OpenAI's doom was written when Altman (and Nadella) got greedy, threw away the nonprofit mission, and caused the exodus of talent and funding that created Anthropic. If they had stayed nonprofit the rest of the industry could have consolidated their efforts against Google's juggernaut. I don't understand how they expected to sustain the advantage against Google's infinite money machine. With Waymo Google showed that they're willing to burn money for decades until they succeed.

This story also shows the market corruption of Google's monopolies, but a judge recently gave them his stamp of approval so we're stuck with it for the foreseeable future.

I think their downfall will be the fact that they don't have a "path to AGI" and have been raising investor money on the promise that they do.

I believethere’s also exponential dislike growing for Altman among most AI users, and that impacts how the brand/company is perceived.

Most AI users outside of HN does not have any idea of who Altman is. ChatGPT is in many circles synonymous to AI so their brand recognition is huge.

I agree, I have said it before, ChatGPT is like Photoshop at this point, or Google. Even if you are using Bing you are googling it. Even if you are using MS Paint to edit an image it was photoshopped.

> I don't understand how they expected to sustain the advantage against Google's infinite money machine.

I ask this question about Nazi Germany. They adopted the Blitkrieg strategy and expanded unsustainably, but it was only a matter of time until powers with infinite resources (US, USSR) put an end to it.

I know you're making an analogy but I have to point out that there are many points where Nazi Germany could have gone a different route and potentially could have ended up with a stable dominion over much of Western Europe.

Most obvious decision points were betraying the USSR and declaring war on the US (no one really had been able to print the reason, but presumably it was to get Japan to attack the soviets from the other side, which then however didn't happen). Another could have been to consolidate after the surrender/supplication of France, rather than continue attacking further.

Lots of plausible alternative histories don't end with the destruction of Nazi Germany. Others already named some, another is if the RAF collapsed during the Battle of Britain and Germany had established air superiority. The Germans would have taken out the Royal Navy and mounted an invasion of Britain soon after; if Britain had fallen there'd have been nowhere for the US to stage D-Day. Hitler could have then diverted all resources to the eastern front and possibly managed to reach Moscow before the winter set in.

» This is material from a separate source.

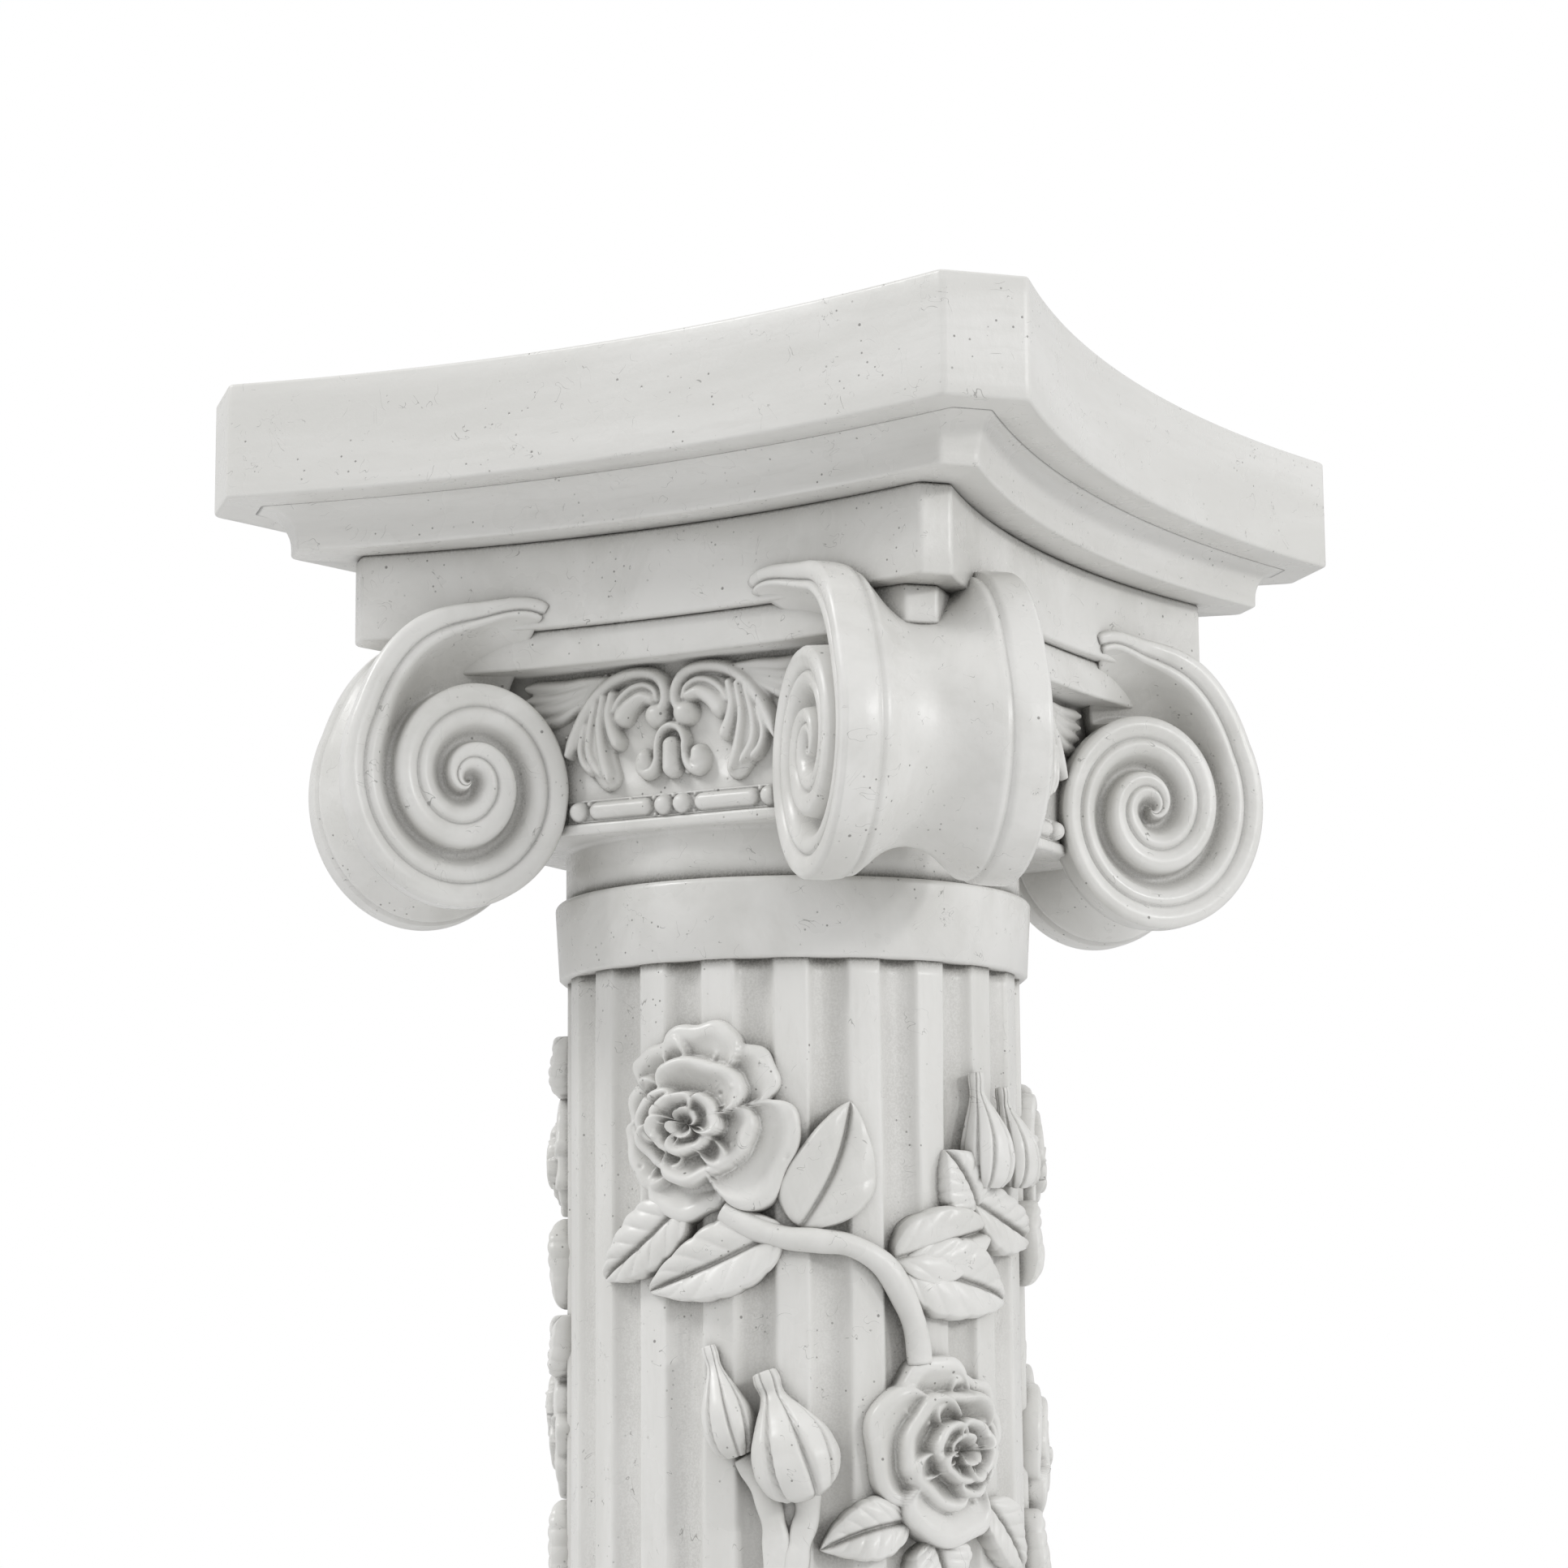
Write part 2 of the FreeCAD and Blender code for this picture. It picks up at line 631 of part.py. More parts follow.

Huh? How did the USSR have infinite resources? They were barely kept afloat by western allied help (especially at the beginning). Remember also how Tsarist Russia was the first power to collapse and get knocked out of the war in WW1, long before the war was over. They did worse than even the proverbial 'Sick Man of Europe', the Ottoman Empire.

Not saying that the Nazi strategy was without flaws, of course. But your specific critique is a bit too blunt.

they had more soldiers to throw into the meat grinder

They also had more soldiers in WW1.

They withdrew in WW1 after the revolution.